— Begin DATA PROVIDED —

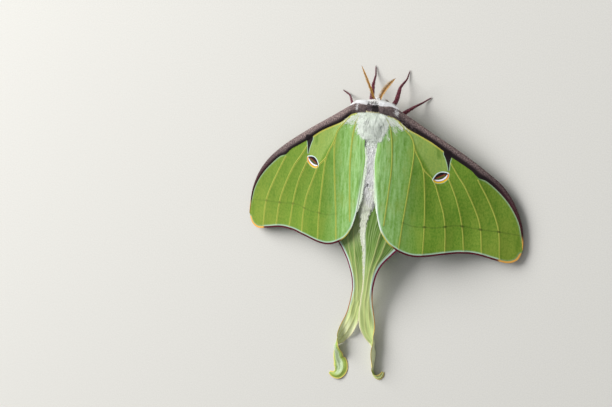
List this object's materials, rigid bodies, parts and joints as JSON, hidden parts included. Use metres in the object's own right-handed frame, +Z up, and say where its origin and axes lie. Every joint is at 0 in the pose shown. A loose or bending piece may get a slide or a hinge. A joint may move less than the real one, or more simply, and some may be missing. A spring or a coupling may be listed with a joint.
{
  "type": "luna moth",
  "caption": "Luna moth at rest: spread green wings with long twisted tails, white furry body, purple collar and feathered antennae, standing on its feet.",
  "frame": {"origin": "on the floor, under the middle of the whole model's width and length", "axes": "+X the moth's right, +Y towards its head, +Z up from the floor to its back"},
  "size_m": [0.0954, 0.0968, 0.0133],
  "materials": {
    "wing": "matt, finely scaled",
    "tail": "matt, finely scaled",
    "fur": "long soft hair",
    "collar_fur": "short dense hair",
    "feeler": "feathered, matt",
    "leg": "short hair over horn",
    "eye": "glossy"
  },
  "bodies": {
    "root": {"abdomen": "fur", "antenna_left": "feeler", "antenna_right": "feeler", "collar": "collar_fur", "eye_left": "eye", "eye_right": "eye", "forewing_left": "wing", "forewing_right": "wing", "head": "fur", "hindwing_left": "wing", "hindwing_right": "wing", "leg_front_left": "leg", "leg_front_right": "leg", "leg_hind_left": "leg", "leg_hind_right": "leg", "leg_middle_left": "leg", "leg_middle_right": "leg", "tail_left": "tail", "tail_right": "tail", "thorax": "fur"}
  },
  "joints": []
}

— End DATA PROVIDED —

**WHAT YOU HAVE TO DO**
Each line that holds the string "frame" counts once; give the total and nothing else.

**FULL SOLUTION**
2